§ **WHAT TO WORK ON**
Emit the entire listing verbatim.

§ **AVAILABLE DATA**
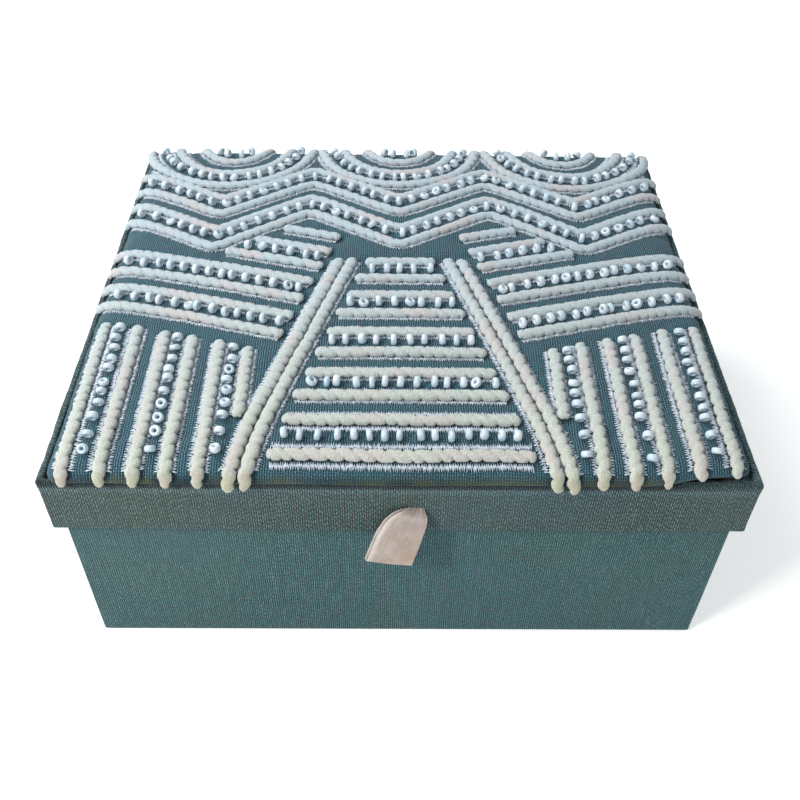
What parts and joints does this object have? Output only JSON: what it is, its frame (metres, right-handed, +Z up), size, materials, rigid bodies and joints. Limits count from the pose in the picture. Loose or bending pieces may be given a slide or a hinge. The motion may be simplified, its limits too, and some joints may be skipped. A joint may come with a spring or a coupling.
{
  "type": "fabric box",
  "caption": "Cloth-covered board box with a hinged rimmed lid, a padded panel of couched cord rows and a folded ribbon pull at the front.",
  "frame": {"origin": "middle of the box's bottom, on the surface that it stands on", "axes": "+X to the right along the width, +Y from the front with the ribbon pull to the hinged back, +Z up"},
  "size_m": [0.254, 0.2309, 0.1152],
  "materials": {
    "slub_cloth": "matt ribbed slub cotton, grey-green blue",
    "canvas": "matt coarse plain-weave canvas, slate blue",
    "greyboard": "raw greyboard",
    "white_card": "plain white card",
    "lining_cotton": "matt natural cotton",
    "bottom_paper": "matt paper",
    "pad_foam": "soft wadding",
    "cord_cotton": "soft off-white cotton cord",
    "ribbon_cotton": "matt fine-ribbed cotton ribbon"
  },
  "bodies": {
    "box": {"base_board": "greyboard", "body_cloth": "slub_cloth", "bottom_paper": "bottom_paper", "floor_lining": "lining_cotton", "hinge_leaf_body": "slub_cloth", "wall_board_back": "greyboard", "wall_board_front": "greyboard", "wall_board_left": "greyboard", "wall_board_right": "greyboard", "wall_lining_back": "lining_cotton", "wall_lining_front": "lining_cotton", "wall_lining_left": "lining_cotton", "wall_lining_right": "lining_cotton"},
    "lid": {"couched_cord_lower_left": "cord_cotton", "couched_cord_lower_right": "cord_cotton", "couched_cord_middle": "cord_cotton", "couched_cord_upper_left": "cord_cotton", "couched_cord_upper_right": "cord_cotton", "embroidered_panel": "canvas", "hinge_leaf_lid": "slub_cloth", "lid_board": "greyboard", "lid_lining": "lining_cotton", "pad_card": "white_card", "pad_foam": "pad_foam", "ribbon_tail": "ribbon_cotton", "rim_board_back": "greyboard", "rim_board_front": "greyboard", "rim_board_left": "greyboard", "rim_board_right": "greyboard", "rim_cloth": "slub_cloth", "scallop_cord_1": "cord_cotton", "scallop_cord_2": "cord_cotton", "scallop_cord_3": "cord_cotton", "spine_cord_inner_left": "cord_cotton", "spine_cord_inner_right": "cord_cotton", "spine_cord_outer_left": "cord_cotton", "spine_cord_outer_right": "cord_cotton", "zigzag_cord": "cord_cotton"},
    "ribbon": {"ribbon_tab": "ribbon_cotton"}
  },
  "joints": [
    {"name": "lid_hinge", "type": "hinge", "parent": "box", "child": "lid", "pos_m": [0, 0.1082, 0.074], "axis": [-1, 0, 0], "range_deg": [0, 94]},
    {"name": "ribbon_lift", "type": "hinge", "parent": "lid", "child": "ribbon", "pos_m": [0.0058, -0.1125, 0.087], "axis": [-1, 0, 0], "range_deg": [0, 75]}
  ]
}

§ **RESPONSE TO THIS EXERCISE**
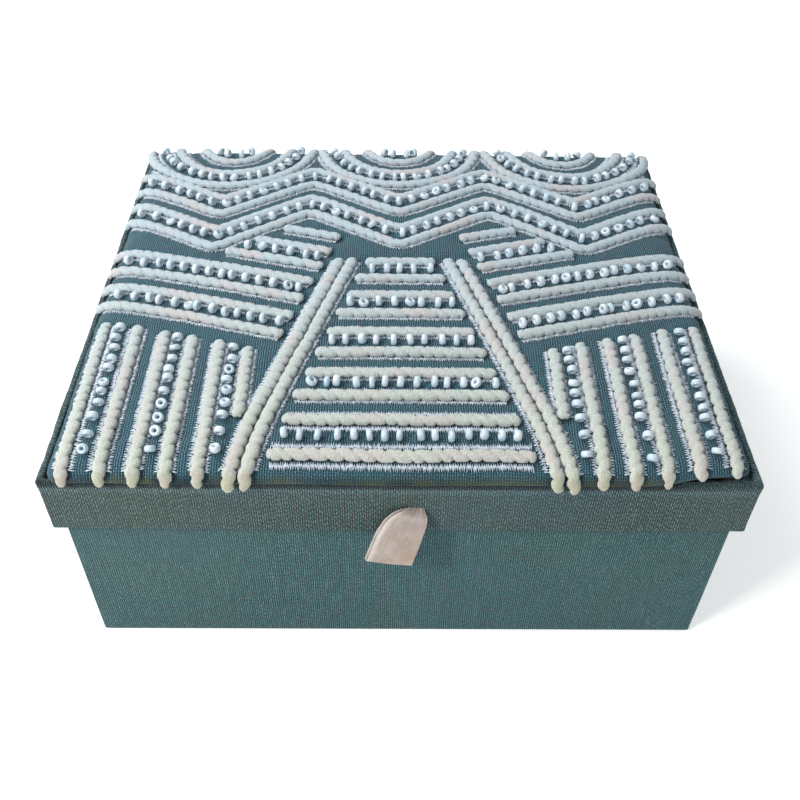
What parts and joints does this object have? Output only JSON: what it is, its frame (metres, right-handed, +Z up), size, materials, rigid bodies and joints. Limits count from the pose in the picture. Loose or bending pieces may be given a slide or a hinge. The motion may be simplified, its limits too, and some joints may be skipped. A joint may come with a spring or a coupling.
{
  "type": "fabric box",
  "caption": "Cloth-covered board box with a hinged rimmed lid, a padded panel of couched cord rows and a folded ribbon pull at the front.",
  "frame": {"origin": "middle of the box's bottom, on the surface that it stands on", "axes": "+X to the right along the width, +Y from the front with the ribbon pull to the hinged back, +Z up"},
  "size_m": [0.254, 0.2309, 0.1152],
  "materials": {
    "slub_cloth": "matt ribbed slub cotton, grey-green blue",
    "canvas": "matt coarse plain-weave canvas, slate blue",
    "greyboard": "raw greyboard",
    "white_card": "plain white card",
    "lining_cotton": "matt natural cotton",
    "bottom_paper": "matt paper",
    "pad_foam": "soft wadding",
    "cord_cotton": "soft off-white cotton cord",
    "ribbon_cotton": "matt fine-ribbed cotton ribbon"
  },
  "bodies": {
    "box": {"base_board": "greyboard", "body_cloth": "slub_cloth", "bottom_paper": "bottom_paper", "floor_lining": "lining_cotton", "hinge_leaf_body": "slub_cloth", "wall_board_back": "greyboard", "wall_board_front": "greyboard", "wall_board_left": "greyboard", "wall_board_right": "greyboard", "wall_lining_back": "lining_cotton", "wall_lining_front": "lining_cotton", "wall_lining_left": "lining_cotton", "wall_lining_right": "lining_cotton"},
    "lid": {"couched_cord_lower_left": "cord_cotton", "couched_cord_lower_right": "cord_cotton", "couched_cord_middle": "cord_cotton", "couched_cord_upper_left": "cord_cotton", "couched_cord_upper_right": "cord_cotton", "embroidered_panel": "canvas", "hinge_leaf_lid": "slub_cloth", "lid_board": "greyboard", "lid_lining": "lining_cotton", "pad_card": "white_card", "pad_foam": "pad_foam", "ribbon_tail": "ribbon_cotton", "rim_board_back": "greyboard", "rim_board_front": "greyboard", "rim_board_left": "greyboard", "rim_board_right": "greyboard", "rim_cloth": "slub_cloth", "scallop_cord_1": "cord_cotton", "scallop_cord_2": "cord_cotton", "scallop_cord_3": "cord_cotton", "spine_cord_inner_left": "cord_cotton", "spine_cord_inner_right": "cord_cotton", "spine_cord_outer_left": "cord_cotton", "spine_cord_outer_right": "cord_cotton", "zigzag_cord": "cord_cotton"},
    "ribbon": {"ribbon_tab": "ribbon_cotton"}
  },
  "joints": [
    {"name": "lid_hinge", "type": "hinge", "parent": "box", "child": "lid", "pos_m": [0, 0.1082, 0.074], "axis": [-1, 0, 0], "range_deg": [0, 94]},
    {"name": "ribbon_lift", "type": "hinge", "parent": "lid", "child": "ribbon", "pos_m": [0.0058, -0.1125, 0.087], "axis": [-1, 0, 0], "range_deg": [0, 75]}
  ]
}